» Data extract:

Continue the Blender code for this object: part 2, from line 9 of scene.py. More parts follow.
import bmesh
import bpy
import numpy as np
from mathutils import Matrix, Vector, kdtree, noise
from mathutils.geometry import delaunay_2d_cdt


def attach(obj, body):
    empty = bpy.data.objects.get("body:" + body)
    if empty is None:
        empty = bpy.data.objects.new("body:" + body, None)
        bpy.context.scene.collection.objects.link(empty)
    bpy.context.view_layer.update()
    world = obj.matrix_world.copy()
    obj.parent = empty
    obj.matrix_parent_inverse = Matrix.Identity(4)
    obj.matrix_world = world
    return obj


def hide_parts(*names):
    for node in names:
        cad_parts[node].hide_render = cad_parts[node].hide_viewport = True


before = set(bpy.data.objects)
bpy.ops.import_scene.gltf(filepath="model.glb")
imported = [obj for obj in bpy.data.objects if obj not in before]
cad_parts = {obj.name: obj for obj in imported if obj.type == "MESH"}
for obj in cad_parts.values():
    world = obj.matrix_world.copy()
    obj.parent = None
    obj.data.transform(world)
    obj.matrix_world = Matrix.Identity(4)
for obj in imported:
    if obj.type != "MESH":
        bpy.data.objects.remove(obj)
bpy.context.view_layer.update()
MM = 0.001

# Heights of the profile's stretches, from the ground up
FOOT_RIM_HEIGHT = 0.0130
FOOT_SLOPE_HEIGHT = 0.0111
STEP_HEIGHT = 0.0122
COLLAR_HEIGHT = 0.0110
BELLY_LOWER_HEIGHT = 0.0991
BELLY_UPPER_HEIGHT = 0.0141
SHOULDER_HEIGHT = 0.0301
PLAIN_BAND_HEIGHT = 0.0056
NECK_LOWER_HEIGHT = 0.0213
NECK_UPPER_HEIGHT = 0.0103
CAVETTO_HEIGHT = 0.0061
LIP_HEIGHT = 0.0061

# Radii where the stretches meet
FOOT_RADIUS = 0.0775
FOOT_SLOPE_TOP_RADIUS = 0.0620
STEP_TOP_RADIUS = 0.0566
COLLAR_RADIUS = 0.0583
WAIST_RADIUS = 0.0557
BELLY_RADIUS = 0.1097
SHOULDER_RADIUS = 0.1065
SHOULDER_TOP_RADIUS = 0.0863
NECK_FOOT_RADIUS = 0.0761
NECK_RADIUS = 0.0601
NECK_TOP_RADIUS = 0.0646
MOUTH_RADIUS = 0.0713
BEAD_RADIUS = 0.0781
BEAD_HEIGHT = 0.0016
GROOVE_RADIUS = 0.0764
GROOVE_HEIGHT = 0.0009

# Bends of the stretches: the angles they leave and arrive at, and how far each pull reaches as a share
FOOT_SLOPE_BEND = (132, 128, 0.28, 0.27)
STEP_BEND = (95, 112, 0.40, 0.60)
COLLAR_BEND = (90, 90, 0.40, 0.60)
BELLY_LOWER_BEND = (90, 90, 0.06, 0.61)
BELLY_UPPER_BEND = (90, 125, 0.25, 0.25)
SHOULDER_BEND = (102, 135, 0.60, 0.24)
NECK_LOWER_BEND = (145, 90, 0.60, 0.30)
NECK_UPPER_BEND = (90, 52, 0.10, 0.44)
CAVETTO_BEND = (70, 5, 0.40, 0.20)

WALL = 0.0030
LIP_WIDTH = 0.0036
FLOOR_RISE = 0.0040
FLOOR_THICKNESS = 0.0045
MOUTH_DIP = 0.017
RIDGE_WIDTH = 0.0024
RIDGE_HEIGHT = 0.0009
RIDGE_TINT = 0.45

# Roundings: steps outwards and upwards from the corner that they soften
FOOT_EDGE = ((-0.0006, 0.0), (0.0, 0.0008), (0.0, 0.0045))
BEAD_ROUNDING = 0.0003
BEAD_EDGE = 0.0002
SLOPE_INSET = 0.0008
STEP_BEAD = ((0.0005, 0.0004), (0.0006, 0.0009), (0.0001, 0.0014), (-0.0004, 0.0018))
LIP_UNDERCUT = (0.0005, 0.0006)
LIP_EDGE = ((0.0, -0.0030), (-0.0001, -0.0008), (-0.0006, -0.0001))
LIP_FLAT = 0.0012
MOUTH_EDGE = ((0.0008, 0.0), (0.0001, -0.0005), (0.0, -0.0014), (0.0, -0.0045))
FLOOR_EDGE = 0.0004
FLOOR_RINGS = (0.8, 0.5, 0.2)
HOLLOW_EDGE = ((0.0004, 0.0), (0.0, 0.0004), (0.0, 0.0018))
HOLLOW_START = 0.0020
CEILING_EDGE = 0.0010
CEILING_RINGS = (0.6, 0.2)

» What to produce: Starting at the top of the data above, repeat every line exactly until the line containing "if empty is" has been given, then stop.

» Written solution:
Continue the Blender code for this object: part 2, from line 9 of scene.py. More parts follow.
import bmesh
import bpy
import numpy as np
from mathutils import Matrix, Vector, kdtree, noise
from mathutils.geometry import delaunay_2d_cdt


def attach(obj, body):
    empty = bpy.data.objects.get("body:" + body)
    if empty is None:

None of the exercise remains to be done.